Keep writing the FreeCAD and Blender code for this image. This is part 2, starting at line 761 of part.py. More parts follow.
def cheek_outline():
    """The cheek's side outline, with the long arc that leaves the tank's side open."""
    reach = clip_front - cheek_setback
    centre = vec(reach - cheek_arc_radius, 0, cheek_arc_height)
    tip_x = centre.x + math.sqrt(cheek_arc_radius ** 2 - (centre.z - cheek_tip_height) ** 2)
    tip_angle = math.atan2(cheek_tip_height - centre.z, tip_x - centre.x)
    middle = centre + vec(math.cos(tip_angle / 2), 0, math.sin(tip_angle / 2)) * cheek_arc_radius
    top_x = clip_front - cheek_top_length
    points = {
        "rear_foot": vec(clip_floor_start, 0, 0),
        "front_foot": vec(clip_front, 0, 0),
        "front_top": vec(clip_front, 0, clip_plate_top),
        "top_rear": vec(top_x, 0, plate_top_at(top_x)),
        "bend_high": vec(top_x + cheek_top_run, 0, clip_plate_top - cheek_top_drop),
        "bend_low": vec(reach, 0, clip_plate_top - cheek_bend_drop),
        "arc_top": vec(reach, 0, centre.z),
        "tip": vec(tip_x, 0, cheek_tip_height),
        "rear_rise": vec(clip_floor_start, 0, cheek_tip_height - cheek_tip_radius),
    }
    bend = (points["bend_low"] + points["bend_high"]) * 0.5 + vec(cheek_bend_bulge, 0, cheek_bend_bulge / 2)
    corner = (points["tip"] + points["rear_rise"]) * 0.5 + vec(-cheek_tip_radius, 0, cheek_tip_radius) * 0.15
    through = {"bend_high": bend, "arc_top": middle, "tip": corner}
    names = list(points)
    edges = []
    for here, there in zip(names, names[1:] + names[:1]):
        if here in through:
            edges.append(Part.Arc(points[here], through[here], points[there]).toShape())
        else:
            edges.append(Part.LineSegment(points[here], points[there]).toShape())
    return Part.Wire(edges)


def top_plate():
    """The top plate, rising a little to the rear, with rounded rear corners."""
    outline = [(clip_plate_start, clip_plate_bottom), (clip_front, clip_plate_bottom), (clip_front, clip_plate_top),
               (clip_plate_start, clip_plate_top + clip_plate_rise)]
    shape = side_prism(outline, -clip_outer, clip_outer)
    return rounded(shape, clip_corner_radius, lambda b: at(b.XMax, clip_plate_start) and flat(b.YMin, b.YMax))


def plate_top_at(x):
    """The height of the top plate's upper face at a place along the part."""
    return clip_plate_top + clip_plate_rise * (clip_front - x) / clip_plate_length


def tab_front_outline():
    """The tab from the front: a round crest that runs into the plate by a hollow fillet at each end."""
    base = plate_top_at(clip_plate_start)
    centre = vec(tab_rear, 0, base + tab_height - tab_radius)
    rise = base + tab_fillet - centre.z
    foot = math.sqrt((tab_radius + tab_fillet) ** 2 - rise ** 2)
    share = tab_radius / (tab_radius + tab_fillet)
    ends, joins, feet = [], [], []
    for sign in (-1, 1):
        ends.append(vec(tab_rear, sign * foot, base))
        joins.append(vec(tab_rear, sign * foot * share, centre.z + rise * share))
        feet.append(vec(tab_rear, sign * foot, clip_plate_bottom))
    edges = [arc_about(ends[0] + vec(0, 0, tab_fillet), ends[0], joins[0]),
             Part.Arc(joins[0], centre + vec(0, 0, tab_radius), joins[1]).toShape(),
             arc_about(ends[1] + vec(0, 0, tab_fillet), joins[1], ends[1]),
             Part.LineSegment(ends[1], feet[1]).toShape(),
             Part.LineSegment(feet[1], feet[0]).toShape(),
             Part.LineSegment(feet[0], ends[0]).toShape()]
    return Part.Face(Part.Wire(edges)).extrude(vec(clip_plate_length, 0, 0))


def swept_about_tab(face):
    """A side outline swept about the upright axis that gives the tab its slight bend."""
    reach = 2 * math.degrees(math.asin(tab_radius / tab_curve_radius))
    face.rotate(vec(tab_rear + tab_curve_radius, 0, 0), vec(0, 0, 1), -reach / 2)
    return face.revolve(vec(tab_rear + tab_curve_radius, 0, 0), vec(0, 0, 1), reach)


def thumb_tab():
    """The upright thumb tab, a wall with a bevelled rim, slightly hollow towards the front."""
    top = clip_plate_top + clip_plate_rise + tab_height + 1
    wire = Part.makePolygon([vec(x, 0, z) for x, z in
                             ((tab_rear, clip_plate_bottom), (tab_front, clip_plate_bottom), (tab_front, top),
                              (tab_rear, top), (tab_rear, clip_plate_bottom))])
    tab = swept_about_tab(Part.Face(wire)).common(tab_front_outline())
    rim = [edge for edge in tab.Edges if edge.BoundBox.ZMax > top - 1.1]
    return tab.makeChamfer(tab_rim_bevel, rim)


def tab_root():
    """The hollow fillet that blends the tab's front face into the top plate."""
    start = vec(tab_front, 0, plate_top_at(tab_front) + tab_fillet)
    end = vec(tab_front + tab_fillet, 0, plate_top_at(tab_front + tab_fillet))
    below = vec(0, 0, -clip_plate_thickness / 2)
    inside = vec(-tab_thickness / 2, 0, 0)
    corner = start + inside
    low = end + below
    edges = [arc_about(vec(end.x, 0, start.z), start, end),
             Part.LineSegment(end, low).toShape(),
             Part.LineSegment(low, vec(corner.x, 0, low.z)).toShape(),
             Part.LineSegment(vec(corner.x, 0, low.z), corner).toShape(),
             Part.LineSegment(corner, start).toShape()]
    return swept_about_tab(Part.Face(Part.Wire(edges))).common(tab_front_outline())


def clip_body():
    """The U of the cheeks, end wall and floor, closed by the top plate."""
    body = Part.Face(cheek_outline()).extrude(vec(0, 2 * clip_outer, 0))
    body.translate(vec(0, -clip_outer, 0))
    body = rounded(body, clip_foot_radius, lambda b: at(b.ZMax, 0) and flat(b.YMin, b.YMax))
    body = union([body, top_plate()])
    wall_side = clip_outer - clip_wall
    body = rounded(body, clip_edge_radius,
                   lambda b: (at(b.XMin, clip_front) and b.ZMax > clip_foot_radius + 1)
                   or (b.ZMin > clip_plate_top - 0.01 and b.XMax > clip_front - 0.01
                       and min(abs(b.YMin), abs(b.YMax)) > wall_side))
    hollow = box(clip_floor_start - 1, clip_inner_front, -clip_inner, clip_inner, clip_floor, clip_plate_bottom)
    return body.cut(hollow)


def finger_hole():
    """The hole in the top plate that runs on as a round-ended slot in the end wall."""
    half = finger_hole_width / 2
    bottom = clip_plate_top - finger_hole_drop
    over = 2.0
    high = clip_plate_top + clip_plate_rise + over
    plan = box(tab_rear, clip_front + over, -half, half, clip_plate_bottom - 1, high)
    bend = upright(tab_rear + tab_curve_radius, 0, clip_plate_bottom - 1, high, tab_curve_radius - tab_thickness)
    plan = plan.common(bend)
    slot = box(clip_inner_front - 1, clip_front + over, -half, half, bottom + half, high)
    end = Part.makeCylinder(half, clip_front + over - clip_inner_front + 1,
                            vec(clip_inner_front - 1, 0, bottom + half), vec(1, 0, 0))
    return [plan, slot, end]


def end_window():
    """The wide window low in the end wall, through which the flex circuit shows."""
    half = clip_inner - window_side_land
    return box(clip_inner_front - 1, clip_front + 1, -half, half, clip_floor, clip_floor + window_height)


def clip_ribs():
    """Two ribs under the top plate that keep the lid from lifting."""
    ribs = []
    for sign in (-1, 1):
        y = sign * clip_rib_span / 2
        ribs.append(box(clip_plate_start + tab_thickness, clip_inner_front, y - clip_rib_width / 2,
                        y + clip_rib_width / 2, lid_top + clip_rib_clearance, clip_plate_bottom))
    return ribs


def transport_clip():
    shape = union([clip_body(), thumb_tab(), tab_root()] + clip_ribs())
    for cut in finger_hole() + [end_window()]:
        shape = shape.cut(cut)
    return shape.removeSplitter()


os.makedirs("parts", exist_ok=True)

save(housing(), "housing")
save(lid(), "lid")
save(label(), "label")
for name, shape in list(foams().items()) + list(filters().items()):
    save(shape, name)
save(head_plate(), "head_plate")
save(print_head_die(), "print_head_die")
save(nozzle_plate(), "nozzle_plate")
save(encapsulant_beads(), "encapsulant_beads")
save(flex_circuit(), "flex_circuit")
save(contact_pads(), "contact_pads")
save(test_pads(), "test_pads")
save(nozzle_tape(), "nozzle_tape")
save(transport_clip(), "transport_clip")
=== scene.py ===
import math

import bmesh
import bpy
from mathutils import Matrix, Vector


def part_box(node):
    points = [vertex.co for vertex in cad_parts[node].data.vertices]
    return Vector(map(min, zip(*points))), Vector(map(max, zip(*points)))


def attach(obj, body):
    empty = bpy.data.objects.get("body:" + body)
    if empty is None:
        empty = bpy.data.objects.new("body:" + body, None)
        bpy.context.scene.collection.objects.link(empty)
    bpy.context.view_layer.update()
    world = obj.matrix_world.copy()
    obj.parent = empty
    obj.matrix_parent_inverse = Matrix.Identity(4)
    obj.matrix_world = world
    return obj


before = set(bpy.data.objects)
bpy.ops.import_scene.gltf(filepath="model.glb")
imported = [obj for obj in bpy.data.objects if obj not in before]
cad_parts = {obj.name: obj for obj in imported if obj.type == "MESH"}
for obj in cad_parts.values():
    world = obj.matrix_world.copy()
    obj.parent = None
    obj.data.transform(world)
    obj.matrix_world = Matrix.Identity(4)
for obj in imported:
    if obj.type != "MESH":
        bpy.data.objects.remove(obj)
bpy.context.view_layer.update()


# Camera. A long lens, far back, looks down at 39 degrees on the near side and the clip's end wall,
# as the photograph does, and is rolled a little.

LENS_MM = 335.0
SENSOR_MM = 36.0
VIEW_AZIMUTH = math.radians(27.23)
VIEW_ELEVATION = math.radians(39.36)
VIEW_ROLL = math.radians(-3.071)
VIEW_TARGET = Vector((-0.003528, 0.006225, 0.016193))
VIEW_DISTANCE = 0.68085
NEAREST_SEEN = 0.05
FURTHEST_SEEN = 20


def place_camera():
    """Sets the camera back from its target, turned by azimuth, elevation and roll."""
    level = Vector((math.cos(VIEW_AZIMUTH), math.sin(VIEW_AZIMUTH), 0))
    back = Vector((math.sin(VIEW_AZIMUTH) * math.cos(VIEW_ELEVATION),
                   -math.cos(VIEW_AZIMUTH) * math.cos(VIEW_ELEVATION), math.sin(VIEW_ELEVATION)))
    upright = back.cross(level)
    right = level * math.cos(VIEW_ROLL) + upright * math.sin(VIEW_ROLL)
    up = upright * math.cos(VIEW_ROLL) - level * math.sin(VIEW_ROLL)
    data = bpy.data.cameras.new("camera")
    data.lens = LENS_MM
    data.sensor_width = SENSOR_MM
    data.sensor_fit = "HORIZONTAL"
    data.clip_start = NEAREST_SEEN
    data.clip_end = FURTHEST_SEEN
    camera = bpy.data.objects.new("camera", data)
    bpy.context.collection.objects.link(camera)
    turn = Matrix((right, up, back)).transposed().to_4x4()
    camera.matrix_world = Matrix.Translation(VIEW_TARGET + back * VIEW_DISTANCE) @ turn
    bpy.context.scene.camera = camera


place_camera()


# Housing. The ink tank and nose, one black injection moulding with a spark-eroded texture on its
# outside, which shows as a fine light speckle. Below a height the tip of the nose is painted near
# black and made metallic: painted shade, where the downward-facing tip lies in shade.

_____

— Goal —
Show every line of the listing in which the string "update" can be found.

— Response to the task —
    bpy.context.view_layer.update()
bpy.context.view_layer.update()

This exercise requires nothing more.